- **EXERCISE**: All of the material below is to be repeated exactly.

- **DATA SECTION**:
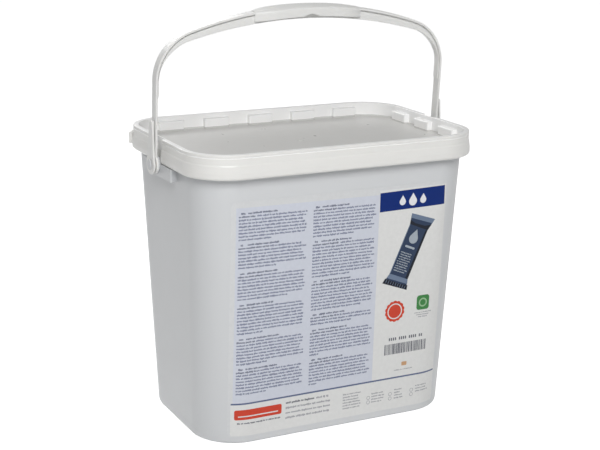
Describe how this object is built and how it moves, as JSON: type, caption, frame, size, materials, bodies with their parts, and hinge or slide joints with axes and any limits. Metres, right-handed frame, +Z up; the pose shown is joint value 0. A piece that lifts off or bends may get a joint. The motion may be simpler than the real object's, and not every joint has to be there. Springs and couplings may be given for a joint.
{
  "type": "lidded pail of wrapped cleaning tablets",
  "caption": "Rectangular plastic pail with a snap lid, a swinging carry handle, a printed front label and a load of wrapped oven descaling tablets.",
  "frame": {"origin": "centre of the pail's base on the surface it stands on", "axes": "+X along the long side, -Y out of the labelled front, +Z up"},
  "size_m": [0.3332, 0.2192, 0.4261],
  "materials": {
    "body_plastic": "satin cool white moulded plastic",
    "lid_plastic": "semi-gloss warm white moulded plastic",
    "handle_plastic": "satin slightly translucent white moulded plastic",
    "label_film": "satin in-mould film",
    "tablet_wrap": "glossy dark blue wrap"
  },
  "bodies": {
    "pail": {"pail": "body_plastic", "front_label": "label_film", "wrapped_tablets": "tablet_wrap"},
    "lid": {"lid": "lid_plastic"},
    "handle": {"carry_handle": "handle_plastic"}
  },
  "joints": [
    {"name": "lid_lift", "type": "slide", "parent": "pail", "child": "lid", "axis": [0, 0, 1], "range_m": [0, 0.045]},
    {"name": "handle_swing", "type": "hinge", "parent": "pail", "child": "handle", "pos_m": [0, 0, 0.274], "axis": [1, 0, 0], "range_deg": [-130, 122]}
  ]
}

- **REPLY TO THE TASK**:
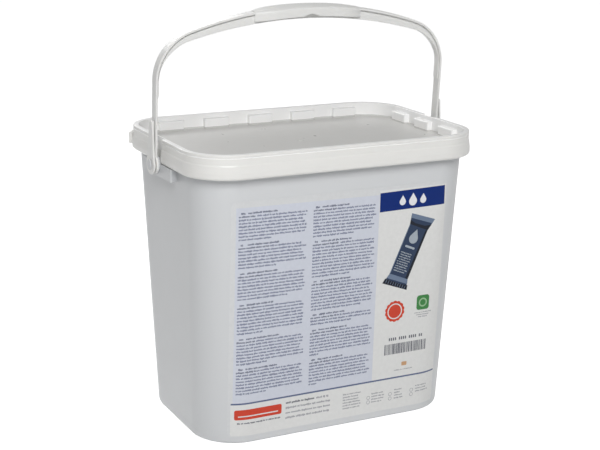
Describe how this object is built and how it moves, as JSON: type, caption, frame, size, materials, bodies with their parts, and hinge or slide joints with axes and any limits. Metres, right-handed frame, +Z up; the pose shown is joint value 0. A piece that lifts off or bends may get a joint. The motion may be simpler than the real object's, and not every joint has to be there. Springs and couplings may be given for a joint.
{
  "type": "lidded pail of wrapped cleaning tablets",
  "caption": "Rectangular plastic pail with a snap lid, a swinging carry handle, a printed front label and a load of wrapped oven descaling tablets.",
  "frame": {"origin": "centre of the pail's base on the surface it stands on", "axes": "+X along the long side, -Y out of the labelled front, +Z up"},
  "size_m": [0.3332, 0.2192, 0.4261],
  "materials": {
    "body_plastic": "satin cool white moulded plastic",
    "lid_plastic": "semi-gloss warm white moulded plastic",
    "handle_plastic": "satin slightly translucent white moulded plastic",
    "label_film": "satin in-mould film",
    "tablet_wrap": "glossy dark blue wrap"
  },
  "bodies": {
    "pail": {"pail": "body_plastic", "front_label": "label_film", "wrapped_tablets": "tablet_wrap"},
    "lid": {"lid": "lid_plastic"},
    "handle": {"carry_handle": "handle_plastic"}
  },
  "joints": [
    {"name": "lid_lift", "type": "slide", "parent": "pail", "child": "lid", "axis": [0, 0, 1], "range_m": [0, 0.045]},
    {"name": "handle_swing", "type": "hinge", "parent": "pail", "child": "handle", "pos_m": [0, 0, 0.274], "axis": [1, 0, 0], "range_deg": [-130, 122]}
  ]
}